The next two steps in the modulation process are isolating the energy near 1400 Hz, due to the modulation, and translating this energy to the proper subcarrier frequency. The structure published by Weaver, to effect his 3rd method of single sideband generation, is used to accomplish these two steps. The corresponding typical spectrum after these two steps is shown below.

Fsc, in the diagram below, represents the frequency of the audio subcarrier, around which the modulated energy is placed. The nominal value of each of these audio subcarriers in the "pm7b" case is:

Spectrum After 1st Step of Modulation

Below is a typical spectrum of the cos(modulation_angle + 1400Hz_angle) signal.

Spectrum After Filtering and Translation

Below is a typical spectrum, after the lower frequency energy due to the modulation, has been isolated and translated to the desired subcarrier frequency.

Comparison of Before and After Filtering

Portions of the previous two plots are reproduced below, at an expanded scale. The red trace is before filtering and translation; the blue trace is after filtering and translation. Note that the details of the pattern near 1400 Hz, shown in red, are effectively moved to be near 805 Hz., as shown in blue.

Final Spectrum

After the modulation operations are done for all 8 subcarriers, and the modulated signals added together, the resultant spectrum looks like the typical example below.

In order to increase the RMS power, for a given peak power limit, the actual symbol period boundaries for the various subcarriers are staggered from each other in time. The lowest frequency subcarrier begins changing phase first. Successively higher frequency subcarriers begin changing phase at successively later times, so that the highest frequency subcarrier begins changing phase near the end of the the symbol period for the lowest frequency subcarrier.

Affects of Clipping

Not show on the block diagram is the clipping that is done, after all 8 subcarriers are added together. This clipping is done to increase the RMS power of the signal, constrained by a peak power limit.

Below is a plot of the error in one of the demodulated subcarriers, due to clipping that preserves the middle 98% of the sample values and clips the most positive 1% and the most negative 1% of the sample values.

The scale ranges from -0.5 to + 0.5 phase change units. Thus, an error whose magnitude is 0.25 phase change units uses up half of the noise margin. The 0.25 phase change unit error takes the signal half way to the boundary between making the correct decision about which phase change actually occurred and the adjacent phase change.

What actually matters is the error at the time when a decision is made about the size of the phase change. Not all of the larger errors show below happen at a time that would influence a decision about which phase change occurred.
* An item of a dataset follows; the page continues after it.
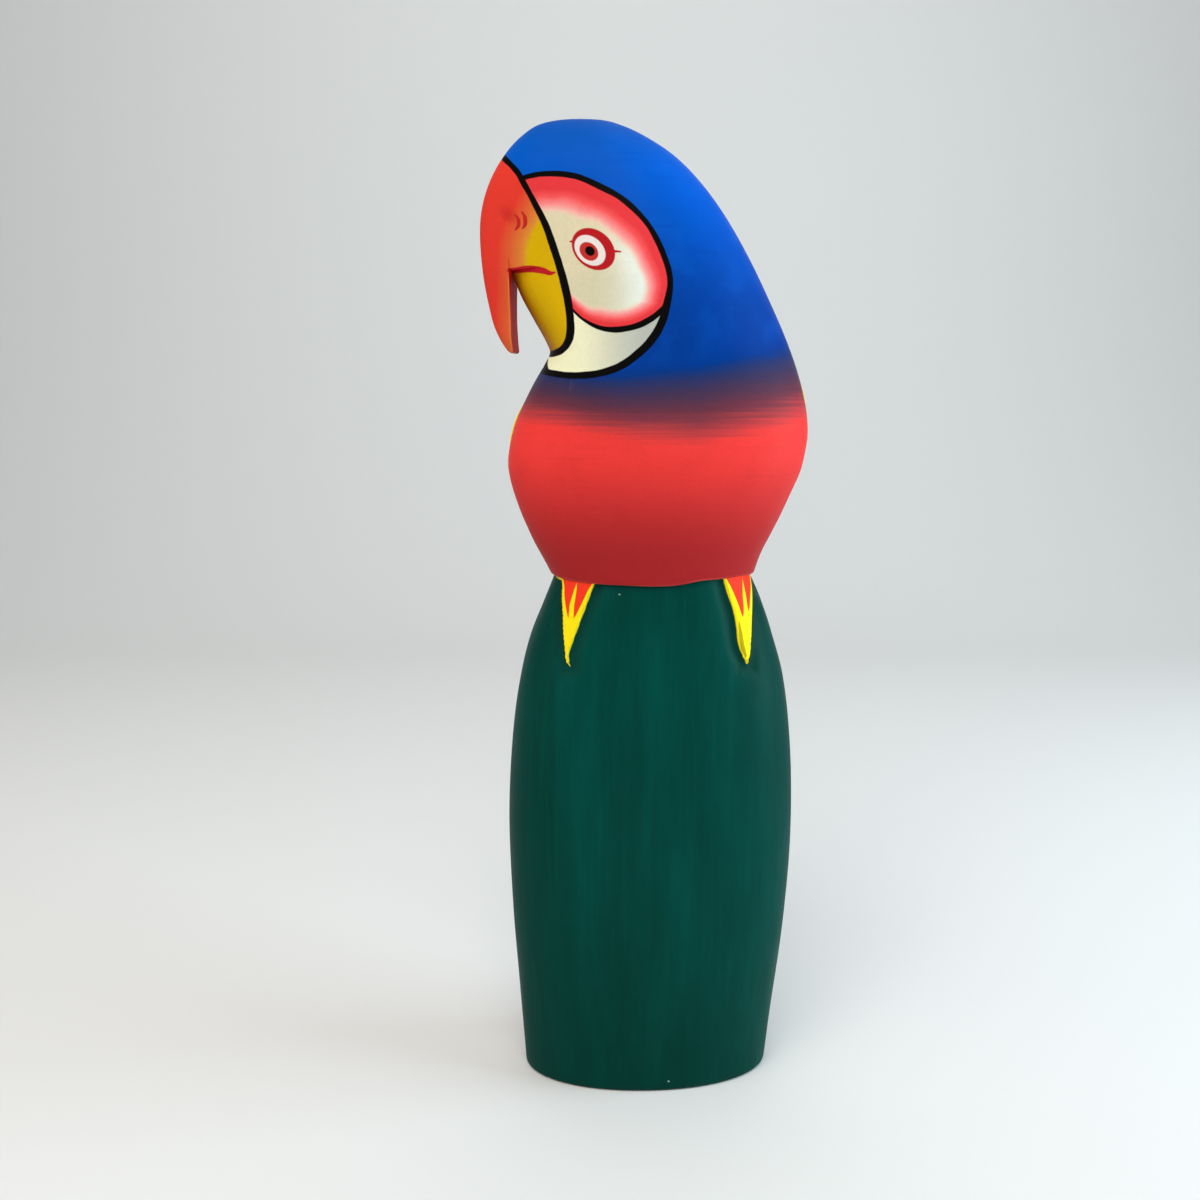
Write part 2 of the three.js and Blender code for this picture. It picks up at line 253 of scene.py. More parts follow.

Below is a plot, expanded in time, near the relatively large error just after sample number 20,000 on the plot above. The vertical scale, on the plot below, ranges from -4.5 to +1 phase change units.

The red trace, on the plot below, shows the demodulated subcarrier, without clipping. The blue trace shows the same demodulated subcarrier, after clipping. The magenta trace shows the difference between the blue and red traces.

The important part of this plot is in the neighborhood of Sample Number 20,983. This is where there is a relatively large error, for a significant portion of a symbol period (vertical grid lines are spaced one symbol period apart), during the time when a decision about which phase change occurred should be made. Thus, external influences that would tend to make the phase change appear more negative than it was, would more easily make the blue (clipped) trace go below -1.5 (and thus be received as -2) than they would the red (unclipped) trace.

On the Australia to United States test, a clipping level that kept the middle 97% of the sample values intact was used.